# Start of Recorded data

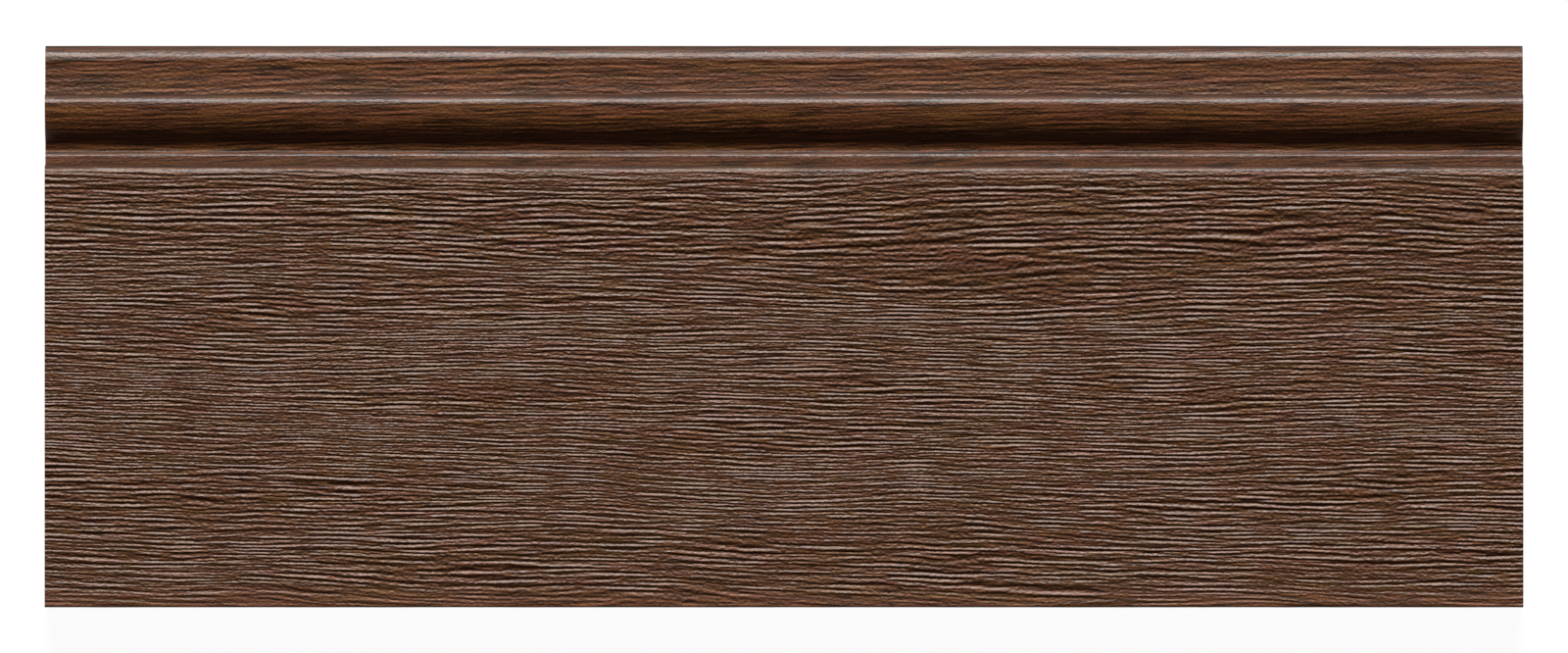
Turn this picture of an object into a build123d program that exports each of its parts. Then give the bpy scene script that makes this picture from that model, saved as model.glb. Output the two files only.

# End of Recorded data
# Start of Recorded data

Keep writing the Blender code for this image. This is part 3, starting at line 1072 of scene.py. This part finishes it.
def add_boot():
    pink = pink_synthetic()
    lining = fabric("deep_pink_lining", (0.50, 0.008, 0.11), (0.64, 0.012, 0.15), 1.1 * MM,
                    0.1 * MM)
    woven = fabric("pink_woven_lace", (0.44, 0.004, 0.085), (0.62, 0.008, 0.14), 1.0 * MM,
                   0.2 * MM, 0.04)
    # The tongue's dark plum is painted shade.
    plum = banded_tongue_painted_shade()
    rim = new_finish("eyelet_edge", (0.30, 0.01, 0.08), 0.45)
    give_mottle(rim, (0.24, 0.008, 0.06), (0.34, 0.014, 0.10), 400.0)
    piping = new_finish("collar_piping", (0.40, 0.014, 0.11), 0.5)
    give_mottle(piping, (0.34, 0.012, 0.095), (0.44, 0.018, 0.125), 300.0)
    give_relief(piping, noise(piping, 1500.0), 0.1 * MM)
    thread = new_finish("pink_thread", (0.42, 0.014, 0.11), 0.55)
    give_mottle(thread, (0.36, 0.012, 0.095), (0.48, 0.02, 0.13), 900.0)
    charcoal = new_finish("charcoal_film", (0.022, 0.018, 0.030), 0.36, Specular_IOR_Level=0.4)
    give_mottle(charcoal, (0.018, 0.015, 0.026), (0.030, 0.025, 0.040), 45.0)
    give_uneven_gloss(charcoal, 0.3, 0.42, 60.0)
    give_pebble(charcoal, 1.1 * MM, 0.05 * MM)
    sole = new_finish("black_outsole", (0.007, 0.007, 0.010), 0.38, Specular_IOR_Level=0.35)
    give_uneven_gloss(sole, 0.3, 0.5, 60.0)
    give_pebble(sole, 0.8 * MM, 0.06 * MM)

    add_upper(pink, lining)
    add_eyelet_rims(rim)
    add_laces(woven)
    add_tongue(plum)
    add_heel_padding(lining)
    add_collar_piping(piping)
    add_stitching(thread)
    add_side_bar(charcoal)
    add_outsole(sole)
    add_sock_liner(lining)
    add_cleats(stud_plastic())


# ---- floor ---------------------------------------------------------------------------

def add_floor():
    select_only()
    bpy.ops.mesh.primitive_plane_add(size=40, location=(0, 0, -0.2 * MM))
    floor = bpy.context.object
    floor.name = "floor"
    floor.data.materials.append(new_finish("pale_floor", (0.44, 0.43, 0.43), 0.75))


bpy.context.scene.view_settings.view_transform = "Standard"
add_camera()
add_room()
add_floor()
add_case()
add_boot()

# End of Recorded data
# Start of Recorded data

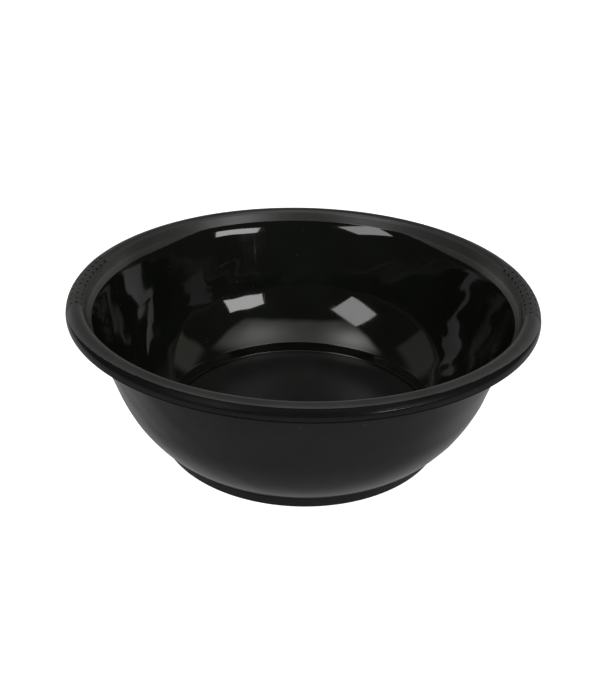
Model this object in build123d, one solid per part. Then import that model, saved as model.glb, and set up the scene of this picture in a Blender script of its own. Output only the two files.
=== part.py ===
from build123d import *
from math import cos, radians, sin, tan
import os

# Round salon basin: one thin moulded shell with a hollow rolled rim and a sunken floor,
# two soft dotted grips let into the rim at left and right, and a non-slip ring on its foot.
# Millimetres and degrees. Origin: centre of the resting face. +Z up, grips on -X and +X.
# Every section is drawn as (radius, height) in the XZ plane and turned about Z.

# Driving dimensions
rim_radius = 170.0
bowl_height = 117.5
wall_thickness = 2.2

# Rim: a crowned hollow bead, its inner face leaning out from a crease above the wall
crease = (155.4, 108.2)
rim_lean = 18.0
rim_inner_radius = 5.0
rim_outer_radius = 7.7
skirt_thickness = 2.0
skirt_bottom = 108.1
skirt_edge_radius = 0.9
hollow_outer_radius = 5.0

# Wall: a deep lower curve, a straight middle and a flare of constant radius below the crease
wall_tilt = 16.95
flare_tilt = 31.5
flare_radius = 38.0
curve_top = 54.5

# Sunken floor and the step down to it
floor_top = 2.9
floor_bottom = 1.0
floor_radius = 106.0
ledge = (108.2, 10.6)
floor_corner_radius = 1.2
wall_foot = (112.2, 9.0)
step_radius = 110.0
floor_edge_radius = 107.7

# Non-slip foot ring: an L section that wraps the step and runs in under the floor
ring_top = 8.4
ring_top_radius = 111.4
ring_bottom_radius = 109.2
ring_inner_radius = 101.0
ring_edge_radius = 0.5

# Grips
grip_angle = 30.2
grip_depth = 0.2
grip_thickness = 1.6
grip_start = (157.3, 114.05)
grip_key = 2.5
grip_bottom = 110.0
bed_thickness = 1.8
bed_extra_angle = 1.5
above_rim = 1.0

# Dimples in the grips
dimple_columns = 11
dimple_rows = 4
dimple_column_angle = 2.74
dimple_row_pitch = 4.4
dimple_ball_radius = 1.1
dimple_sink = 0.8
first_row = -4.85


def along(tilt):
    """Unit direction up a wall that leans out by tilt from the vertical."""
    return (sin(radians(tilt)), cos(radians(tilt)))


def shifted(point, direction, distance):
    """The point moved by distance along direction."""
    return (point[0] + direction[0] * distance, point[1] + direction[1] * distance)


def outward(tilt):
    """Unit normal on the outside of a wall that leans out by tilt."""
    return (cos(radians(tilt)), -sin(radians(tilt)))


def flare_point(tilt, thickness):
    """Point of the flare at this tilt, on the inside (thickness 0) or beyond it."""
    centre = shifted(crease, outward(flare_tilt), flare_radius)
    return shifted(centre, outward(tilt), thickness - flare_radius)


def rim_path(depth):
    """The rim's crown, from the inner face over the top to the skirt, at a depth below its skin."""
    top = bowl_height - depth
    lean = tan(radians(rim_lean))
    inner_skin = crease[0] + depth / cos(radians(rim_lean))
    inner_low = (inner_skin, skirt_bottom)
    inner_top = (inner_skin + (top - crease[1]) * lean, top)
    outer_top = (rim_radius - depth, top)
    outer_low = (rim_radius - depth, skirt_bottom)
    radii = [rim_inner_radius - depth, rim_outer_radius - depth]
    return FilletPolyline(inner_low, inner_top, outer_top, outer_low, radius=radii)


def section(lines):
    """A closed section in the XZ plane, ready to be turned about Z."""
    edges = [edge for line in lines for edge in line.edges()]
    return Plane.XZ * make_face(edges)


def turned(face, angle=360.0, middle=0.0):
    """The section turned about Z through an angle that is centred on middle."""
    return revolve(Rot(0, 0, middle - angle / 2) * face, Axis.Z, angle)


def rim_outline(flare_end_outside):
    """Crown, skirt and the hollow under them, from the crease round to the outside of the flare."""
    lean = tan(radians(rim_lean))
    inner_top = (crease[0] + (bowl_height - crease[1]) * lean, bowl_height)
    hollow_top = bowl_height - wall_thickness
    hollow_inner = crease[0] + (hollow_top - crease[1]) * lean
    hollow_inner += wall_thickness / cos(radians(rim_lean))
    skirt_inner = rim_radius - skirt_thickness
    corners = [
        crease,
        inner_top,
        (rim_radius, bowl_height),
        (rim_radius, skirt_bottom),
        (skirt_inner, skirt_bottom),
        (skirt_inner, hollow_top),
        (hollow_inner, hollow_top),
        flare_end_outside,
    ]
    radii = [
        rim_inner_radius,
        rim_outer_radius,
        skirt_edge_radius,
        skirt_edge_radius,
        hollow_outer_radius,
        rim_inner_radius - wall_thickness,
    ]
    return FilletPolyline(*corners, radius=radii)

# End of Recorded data

Quote the listing above, but only from the line that shows "Model this object" through the line that shows "return (point[0] +".

Model this object in build123d, one solid per part. Then import that model, saved as model.glb, and set up the scene of this picture in a Blender script of its own. Output only the two files.
=== part.py ===
from build123d import *
from math import cos, radians, sin, tan
import os

# Round salon basin: one thin moulded shell with a hollow rolled rim and a sunken floor,
# two soft dotted grips let into the rim at left and right, and a non-slip ring on its foot.
# Millimetres and degrees. Origin: centre of the resting face. +Z up, grips on -X and +X.
# Every section is drawn as (radius, height) in the XZ plane and turned about Z.

# Driving dimensions
rim_radius = 170.0
bowl_height = 117.5
wall_thickness = 2.2

# Rim: a crowned hollow bead, its inner face leaning out from a crease above the wall
crease = (155.4, 108.2)
rim_lean = 18.0
rim_inner_radius = 5.0
rim_outer_radius = 7.7
skirt_thickness = 2.0
skirt_bottom = 108.1
skirt_edge_radius = 0.9
hollow_outer_radius = 5.0

# Wall: a deep lower curve, a straight middle and a flare of constant radius below the crease
wall_tilt = 16.95
flare_tilt = 31.5
flare_radius = 38.0
curve_top = 54.5

# Sunken floor and the step down to it
floor_top = 2.9
floor_bottom = 1.0
floor_radius = 106.0
ledge = (108.2, 10.6)
floor_corner_radius = 1.2
wall_foot = (112.2, 9.0)
step_radius = 110.0
floor_edge_radius = 107.7

# Non-slip foot ring: an L section that wraps the step and runs in under the floor
ring_top = 8.4
ring_top_radius = 111.4
ring_bottom_radius = 109.2
ring_inner_radius = 101.0
ring_edge_radius = 0.5

# Grips
grip_angle = 30.2
grip_depth = 0.2
grip_thickness = 1.6
grip_start = (157.3, 114.05)
grip_key = 2.5
grip_bottom = 110.0
bed_thickness = 1.8
bed_extra_angle = 1.5
above_rim = 1.0

# Dimples in the grips
dimple_columns = 11
dimple_rows = 4
dimple_column_angle = 2.74
dimple_row_pitch = 4.4
dimple_ball_radius = 1.1
dimple_sink = 0.8
first_row = -4.85


def along(tilt):
    """Unit direction up a wall that leans out by tilt from the vertical."""
    return (sin(radians(tilt)), cos(radians(tilt)))


def shifted(point, direction, distance):
    """The point moved by distance along direction."""
    return (point[0] + direction[0] * distance, point[1] + direction[1] * distance)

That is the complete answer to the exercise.